If such an independent legal person approaches this Court exercising extraordinary jurisdiction and demands an issue of rule in the nature of certiorari, then it should be in a position to establish beyond doubt that its legal right is affected or by the enforcement of the challenged or impugned order, the petitioner would be aggrieved.
In holding that the association as such could not file a writ petition, the learned Judge followed an earlier decision of a Bench of this Court in Authoor Vivasaya Abhivirdhi Sangam and Ors. v. State of Madras by the Secretary to Government, Revenue Department, Fort St. Ceorge, Madras-9 W.A. Nos. 49 to 52 and 58 to 60 of 1963. The Bench also was dealing with writ petitions filed by certain registered and unregistered Associations and with reference to those associations, the Bench pointed out:
The appellants in W.A. Nos. 49, 52 and 60 of 1963 are associations which have been registered under the Societies Registration Act. Those in W.A. Nos-51 and 58 and 59 of 1963 are unregistered associations which cannot be regarded as having any independent legal existence. They cannot obviously file or maintain applications under Article 226 of the Constitution. Even as regards registered societies it cannot be said that they are persons aggrieved by the order of the Government. It has not been claimed that the associations or any one of them own lands in the ayacut and that the imposition of the additional assessment directly affected them or the particular association as a society.

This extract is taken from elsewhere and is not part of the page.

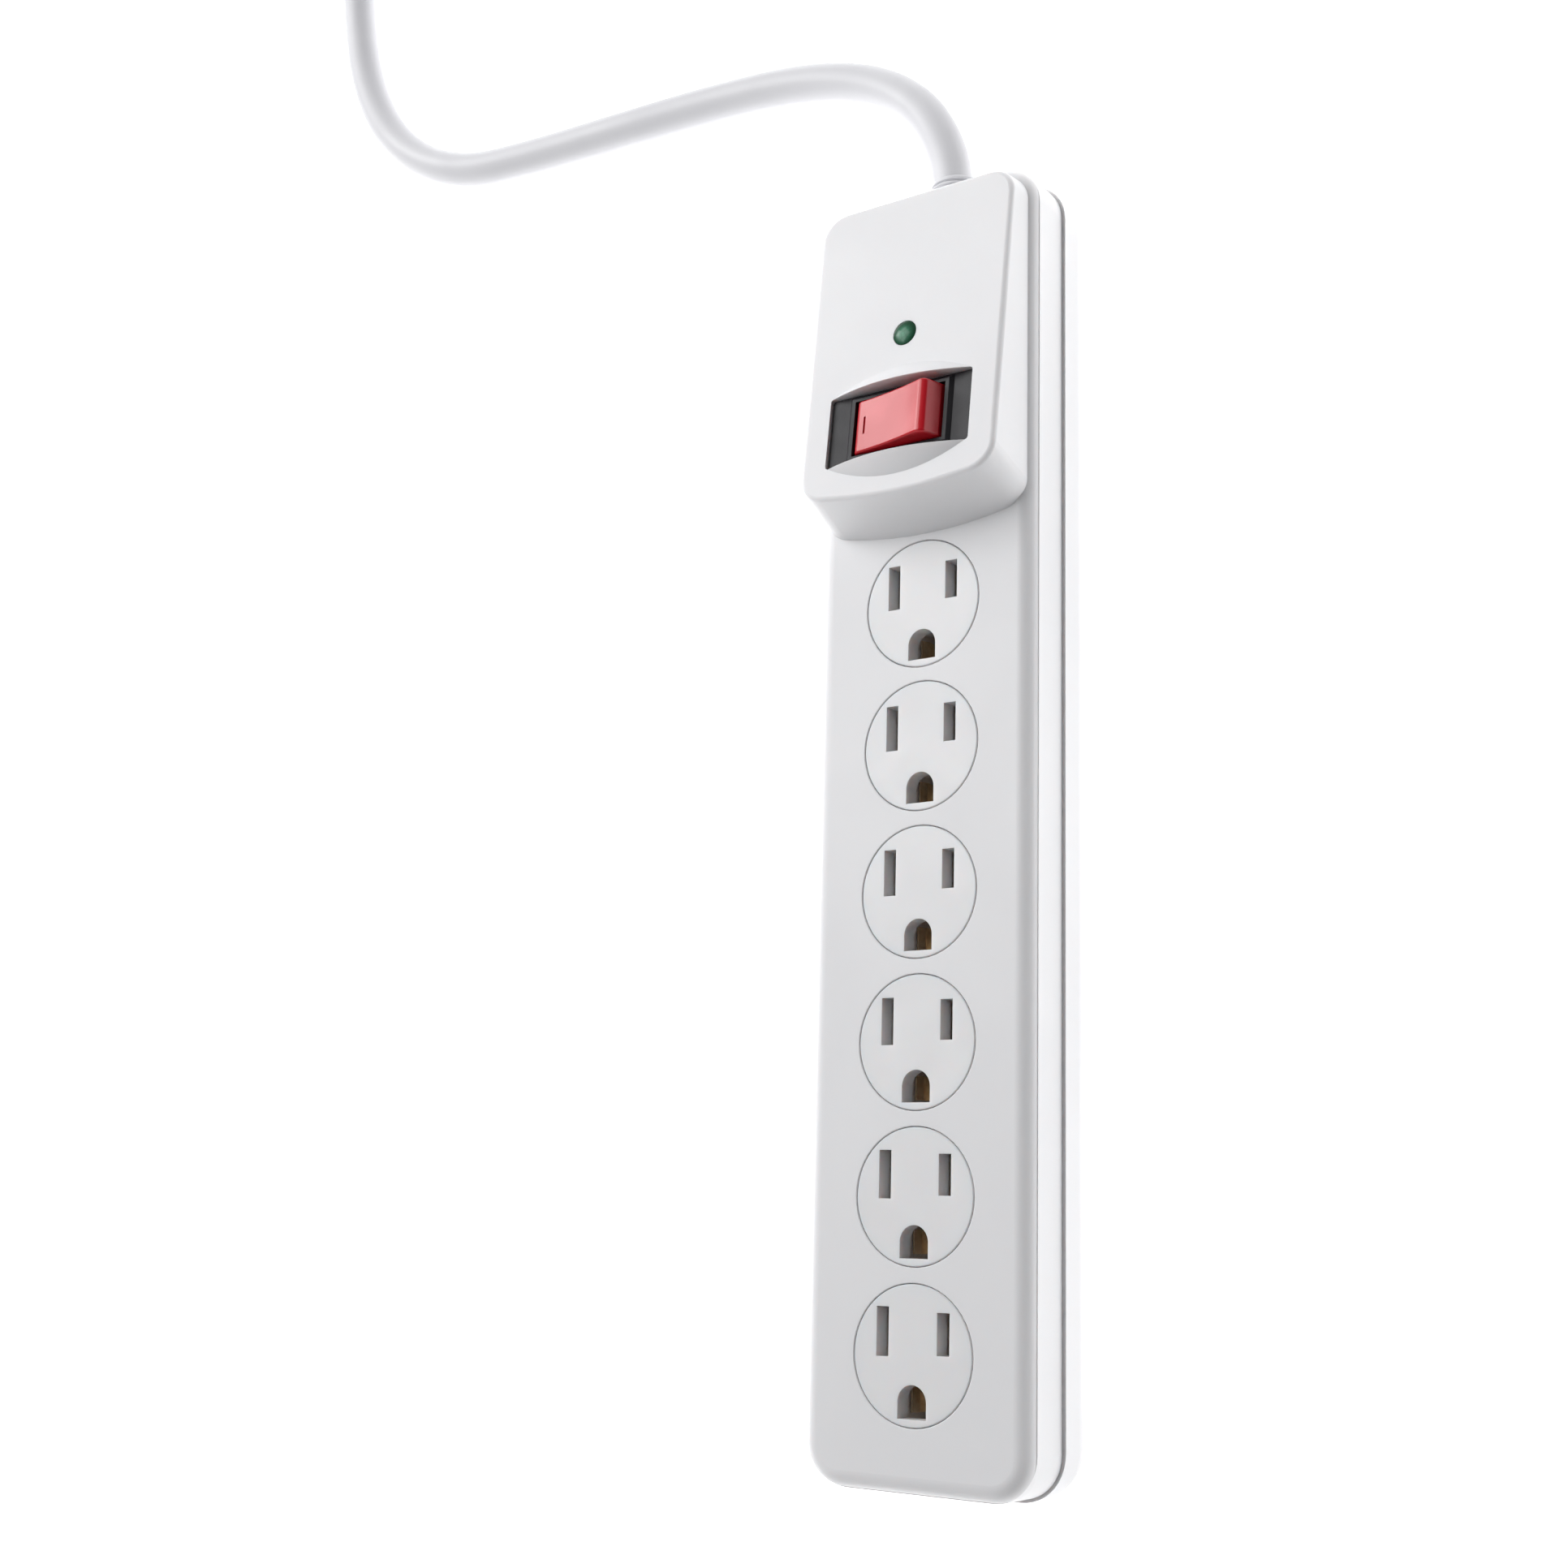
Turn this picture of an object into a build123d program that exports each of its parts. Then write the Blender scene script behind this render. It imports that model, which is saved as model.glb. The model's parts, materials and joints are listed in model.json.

It may be that the members of the association feel aggrieved by the enhancement of the assessment, and in that sense the society might perhaps be interested in doing all things necessary for getting them reliefs. That cannot amount to legal grievance of the society.
Having regard to this legal position established by the decisions of this Court, I hold that these writ petitions filed by the three associations are not maintainable and therefore they are dismissed.
There will be no order as to costs in any of the writ petitions.